Denise Kopasz October 01, 2012 at 12:00 PM
Thanks for this article. I have some friends in NY that saw something just like this on the Thruway. I sent them the article
Aaron Turner October 03, 2012 at 01:38 AM
I discovered this afternoon that there is much more to the story of the bollide I saw on the 21st. A good freiend of mine, fellow amateur astronomer, forwarded me an article from Sky and Telescope that elaborated on this very unusual event. About 2 hours and 35 minutes prior to my sighting, a very large bollide was seen throughout Europe and the United Kingdom. Videos and photos taken of that event can be found in several places - the meteor moved quite slowly across the entire sky, heading northwest. From the hundreds of recorded observations, researchers have been able to determine that this meteor skimmed across the top of our atmosphere, and did not disintegrate or crash to the ground, but escaped back into space. Such "grazing" meteors are not uncommon; what happened next however has never been observed before. The departing meteor had been slowed to such an extent that it did not escape Earth's gravity, but entered an orbit about the planet. After completing a single orbit, it crashed back into the atmosphere over Maine and finally disintegrated over New England, becoming the bollide seen that night. Truly amazing. Had the meteor been travelling just slightly faster, or arrived at a slightly different angle, Earth would have picked up a new satellite, at least temporarily.

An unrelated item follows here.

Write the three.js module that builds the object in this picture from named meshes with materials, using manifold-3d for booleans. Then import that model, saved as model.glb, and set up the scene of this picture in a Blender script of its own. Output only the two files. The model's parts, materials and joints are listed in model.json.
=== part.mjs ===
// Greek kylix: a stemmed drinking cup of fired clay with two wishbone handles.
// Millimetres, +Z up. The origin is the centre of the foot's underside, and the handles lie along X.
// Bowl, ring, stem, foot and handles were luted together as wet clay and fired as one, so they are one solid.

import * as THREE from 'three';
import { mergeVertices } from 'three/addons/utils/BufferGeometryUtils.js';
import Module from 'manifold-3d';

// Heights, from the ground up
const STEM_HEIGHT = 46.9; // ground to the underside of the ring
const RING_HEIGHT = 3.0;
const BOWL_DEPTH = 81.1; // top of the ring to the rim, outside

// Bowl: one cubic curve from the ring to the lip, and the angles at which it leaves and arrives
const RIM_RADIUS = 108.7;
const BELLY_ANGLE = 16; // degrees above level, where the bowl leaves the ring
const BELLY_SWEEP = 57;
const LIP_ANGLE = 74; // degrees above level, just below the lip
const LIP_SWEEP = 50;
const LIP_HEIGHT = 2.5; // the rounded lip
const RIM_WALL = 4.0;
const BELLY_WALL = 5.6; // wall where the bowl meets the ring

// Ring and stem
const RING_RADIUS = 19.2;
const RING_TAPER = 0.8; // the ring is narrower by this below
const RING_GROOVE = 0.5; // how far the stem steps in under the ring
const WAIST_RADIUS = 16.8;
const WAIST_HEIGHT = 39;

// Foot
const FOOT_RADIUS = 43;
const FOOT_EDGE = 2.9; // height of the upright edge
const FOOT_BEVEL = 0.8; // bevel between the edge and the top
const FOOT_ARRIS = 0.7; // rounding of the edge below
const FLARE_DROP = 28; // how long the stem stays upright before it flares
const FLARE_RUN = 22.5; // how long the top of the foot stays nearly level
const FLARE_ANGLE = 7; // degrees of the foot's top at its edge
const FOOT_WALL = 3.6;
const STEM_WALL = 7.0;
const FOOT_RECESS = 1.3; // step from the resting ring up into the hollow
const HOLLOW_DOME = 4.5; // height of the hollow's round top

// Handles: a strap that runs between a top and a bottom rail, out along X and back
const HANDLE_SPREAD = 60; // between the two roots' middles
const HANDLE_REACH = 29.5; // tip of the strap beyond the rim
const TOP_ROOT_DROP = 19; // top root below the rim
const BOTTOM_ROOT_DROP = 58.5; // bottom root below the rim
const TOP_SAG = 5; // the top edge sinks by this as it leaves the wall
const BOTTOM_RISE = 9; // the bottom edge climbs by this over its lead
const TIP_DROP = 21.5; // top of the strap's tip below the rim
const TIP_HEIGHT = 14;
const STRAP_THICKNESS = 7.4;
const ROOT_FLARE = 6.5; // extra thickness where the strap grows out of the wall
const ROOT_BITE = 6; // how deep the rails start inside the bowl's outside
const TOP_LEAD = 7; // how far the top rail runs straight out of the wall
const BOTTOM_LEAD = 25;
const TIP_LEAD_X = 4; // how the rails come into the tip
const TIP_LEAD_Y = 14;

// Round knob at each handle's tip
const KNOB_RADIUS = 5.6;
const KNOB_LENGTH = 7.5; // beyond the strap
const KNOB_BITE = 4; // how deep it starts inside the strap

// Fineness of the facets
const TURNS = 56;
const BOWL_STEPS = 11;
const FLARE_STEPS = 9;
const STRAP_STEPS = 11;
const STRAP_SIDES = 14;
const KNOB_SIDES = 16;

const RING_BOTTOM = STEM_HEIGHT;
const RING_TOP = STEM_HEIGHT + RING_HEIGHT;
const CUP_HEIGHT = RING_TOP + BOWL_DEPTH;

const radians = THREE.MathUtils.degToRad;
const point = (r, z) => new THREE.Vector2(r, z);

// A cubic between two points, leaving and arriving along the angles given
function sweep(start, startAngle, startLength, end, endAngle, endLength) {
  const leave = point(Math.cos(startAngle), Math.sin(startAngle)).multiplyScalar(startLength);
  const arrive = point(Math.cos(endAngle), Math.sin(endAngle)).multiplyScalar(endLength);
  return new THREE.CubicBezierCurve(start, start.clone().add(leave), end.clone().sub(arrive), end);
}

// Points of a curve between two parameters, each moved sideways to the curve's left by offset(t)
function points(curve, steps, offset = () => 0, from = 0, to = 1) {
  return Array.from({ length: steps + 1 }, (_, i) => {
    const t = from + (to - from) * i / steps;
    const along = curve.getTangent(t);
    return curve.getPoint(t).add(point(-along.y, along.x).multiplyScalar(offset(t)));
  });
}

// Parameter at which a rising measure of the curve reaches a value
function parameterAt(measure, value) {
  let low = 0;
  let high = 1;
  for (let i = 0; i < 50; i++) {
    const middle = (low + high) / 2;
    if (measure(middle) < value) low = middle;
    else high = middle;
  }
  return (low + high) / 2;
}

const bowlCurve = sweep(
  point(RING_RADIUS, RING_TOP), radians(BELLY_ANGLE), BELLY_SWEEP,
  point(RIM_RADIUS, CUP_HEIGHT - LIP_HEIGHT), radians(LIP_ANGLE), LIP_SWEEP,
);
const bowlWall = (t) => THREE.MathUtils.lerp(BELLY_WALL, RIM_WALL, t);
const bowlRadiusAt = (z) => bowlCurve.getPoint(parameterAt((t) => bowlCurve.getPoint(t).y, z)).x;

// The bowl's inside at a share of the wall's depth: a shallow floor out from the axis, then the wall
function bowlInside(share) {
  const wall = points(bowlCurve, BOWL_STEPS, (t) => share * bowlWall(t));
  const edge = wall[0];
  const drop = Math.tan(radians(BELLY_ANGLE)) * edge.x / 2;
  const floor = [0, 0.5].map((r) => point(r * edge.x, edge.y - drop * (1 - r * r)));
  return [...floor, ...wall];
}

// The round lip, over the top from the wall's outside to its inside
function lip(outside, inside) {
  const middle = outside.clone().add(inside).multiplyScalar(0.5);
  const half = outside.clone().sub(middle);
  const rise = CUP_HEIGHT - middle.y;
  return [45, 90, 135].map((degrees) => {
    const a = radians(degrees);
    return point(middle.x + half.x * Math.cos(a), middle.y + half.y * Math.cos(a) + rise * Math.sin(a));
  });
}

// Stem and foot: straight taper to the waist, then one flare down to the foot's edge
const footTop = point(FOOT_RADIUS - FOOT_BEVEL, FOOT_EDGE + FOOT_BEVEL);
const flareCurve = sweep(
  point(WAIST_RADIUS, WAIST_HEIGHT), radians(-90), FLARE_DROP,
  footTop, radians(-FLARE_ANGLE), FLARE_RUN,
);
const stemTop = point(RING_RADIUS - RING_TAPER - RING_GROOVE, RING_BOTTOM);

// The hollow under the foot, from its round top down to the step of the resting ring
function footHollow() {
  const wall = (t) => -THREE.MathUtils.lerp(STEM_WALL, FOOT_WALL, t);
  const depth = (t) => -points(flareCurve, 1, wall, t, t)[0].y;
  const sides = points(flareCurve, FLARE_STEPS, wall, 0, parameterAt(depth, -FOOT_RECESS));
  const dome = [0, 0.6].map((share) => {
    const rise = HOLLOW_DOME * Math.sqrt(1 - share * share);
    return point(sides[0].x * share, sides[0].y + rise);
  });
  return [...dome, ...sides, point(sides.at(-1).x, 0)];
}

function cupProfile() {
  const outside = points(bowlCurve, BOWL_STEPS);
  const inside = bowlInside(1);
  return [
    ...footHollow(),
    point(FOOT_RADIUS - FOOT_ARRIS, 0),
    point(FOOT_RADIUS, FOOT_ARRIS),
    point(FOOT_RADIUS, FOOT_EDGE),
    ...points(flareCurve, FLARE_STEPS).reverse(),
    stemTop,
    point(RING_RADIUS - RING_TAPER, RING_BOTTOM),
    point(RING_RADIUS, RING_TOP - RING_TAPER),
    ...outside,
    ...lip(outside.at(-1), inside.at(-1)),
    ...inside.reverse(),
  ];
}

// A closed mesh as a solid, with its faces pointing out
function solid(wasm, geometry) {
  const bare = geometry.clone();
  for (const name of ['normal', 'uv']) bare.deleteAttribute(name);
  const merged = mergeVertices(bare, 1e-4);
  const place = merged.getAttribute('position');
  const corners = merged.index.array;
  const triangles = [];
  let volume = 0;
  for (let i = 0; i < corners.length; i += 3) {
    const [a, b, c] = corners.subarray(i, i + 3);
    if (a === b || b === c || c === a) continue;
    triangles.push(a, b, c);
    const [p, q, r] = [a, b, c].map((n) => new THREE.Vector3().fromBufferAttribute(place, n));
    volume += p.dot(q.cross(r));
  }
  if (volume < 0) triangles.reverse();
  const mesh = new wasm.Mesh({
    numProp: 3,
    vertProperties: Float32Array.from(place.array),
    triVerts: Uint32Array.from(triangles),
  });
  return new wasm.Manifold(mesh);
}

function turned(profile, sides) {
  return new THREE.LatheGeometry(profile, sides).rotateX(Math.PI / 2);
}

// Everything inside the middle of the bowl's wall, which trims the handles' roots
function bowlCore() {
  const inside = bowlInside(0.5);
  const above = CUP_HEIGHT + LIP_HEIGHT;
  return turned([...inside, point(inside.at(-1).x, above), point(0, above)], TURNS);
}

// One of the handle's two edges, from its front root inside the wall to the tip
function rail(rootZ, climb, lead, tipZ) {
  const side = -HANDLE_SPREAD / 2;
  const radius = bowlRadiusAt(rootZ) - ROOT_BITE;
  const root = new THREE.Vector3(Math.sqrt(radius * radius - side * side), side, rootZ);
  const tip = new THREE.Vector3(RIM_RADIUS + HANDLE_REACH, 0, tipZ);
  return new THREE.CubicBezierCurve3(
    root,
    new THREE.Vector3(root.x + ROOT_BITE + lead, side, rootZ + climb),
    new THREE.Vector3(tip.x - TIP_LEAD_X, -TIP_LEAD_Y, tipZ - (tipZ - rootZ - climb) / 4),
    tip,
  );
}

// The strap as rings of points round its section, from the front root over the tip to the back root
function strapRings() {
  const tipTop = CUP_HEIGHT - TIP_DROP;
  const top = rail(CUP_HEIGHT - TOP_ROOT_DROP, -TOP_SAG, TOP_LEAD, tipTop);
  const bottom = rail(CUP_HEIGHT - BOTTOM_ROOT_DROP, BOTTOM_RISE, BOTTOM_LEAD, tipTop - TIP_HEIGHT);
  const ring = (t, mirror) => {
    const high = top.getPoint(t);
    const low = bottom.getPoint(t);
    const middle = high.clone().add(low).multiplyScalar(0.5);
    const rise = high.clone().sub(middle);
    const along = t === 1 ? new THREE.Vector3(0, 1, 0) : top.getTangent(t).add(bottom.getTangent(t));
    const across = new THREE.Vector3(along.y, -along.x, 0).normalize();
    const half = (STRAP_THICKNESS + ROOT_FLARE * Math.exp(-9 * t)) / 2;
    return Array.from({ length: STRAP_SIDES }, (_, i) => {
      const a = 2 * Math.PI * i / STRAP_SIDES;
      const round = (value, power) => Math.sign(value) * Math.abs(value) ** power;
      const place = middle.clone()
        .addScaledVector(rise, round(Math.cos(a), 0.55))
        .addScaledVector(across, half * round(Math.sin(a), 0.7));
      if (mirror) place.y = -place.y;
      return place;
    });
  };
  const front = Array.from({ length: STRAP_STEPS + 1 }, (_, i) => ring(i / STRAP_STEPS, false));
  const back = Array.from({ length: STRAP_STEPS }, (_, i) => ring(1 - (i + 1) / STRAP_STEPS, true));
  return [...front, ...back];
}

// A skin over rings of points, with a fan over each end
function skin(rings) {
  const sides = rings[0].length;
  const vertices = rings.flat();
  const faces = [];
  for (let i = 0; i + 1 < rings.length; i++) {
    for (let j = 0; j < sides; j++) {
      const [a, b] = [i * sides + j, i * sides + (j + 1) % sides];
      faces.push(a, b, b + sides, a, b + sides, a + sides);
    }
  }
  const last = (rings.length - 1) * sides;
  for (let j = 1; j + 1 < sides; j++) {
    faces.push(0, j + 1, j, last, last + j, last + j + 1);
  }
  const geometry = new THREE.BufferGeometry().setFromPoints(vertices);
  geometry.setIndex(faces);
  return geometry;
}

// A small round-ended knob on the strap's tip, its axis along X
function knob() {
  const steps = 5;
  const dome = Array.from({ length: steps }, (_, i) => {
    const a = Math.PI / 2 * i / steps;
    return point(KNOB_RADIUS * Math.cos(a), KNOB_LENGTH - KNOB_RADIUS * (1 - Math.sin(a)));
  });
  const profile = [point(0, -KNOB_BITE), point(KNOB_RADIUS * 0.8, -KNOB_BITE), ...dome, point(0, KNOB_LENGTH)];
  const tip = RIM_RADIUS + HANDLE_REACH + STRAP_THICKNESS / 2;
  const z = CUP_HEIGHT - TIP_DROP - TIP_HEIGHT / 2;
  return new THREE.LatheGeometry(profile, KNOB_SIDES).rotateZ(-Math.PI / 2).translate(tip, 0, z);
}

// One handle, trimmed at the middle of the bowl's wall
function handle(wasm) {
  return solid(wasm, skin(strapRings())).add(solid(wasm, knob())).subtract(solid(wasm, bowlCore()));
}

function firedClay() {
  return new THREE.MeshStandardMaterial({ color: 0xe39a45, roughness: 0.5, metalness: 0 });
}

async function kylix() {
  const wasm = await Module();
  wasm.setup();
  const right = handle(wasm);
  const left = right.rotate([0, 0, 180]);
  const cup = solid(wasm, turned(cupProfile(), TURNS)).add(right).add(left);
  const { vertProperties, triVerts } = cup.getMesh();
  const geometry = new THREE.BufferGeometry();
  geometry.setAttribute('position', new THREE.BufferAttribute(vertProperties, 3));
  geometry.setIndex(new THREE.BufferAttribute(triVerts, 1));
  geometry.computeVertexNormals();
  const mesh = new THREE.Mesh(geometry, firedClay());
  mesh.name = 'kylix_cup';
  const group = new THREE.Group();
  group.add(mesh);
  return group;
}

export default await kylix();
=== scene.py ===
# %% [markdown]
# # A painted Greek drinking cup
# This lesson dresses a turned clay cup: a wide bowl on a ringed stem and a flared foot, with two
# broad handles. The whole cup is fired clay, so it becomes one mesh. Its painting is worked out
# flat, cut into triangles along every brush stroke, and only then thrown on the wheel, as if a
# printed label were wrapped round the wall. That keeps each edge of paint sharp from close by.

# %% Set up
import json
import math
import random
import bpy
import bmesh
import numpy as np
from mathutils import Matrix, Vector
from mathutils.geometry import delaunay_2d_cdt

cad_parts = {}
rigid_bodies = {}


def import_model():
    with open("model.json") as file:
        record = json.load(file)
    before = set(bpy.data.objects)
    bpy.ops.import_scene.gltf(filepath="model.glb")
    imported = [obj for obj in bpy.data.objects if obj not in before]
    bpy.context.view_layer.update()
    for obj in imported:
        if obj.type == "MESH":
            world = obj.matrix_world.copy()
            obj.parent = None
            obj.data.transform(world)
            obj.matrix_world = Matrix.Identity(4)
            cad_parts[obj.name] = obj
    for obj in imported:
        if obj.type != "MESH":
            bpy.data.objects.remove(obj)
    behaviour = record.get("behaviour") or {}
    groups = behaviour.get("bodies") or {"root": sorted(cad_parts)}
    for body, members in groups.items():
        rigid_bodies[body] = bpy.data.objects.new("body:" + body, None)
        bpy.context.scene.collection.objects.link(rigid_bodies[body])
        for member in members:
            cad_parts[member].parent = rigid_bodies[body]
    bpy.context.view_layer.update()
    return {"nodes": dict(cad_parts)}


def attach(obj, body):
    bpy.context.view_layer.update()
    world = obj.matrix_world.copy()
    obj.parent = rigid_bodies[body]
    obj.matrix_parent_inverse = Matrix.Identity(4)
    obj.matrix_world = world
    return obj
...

Aaron Turner October 03, 2012 at 01:42 AM
In fact, I just realized that the photo accompanying my article above is indeed of the first pass of the bollide over England.
Jaimie Cura (Editor) October 03, 2012 at 01:50 AM
Aaron, this might be one of the coolest things you've ever said here and you've said a lot of cool things!
Ellen Dages October 03, 2012 at 01:54 AM
Interesting photos.
Steven DeVaux October 03, 2012 at 09:53 AM
Excellent article and explaination Aaron. Thank you.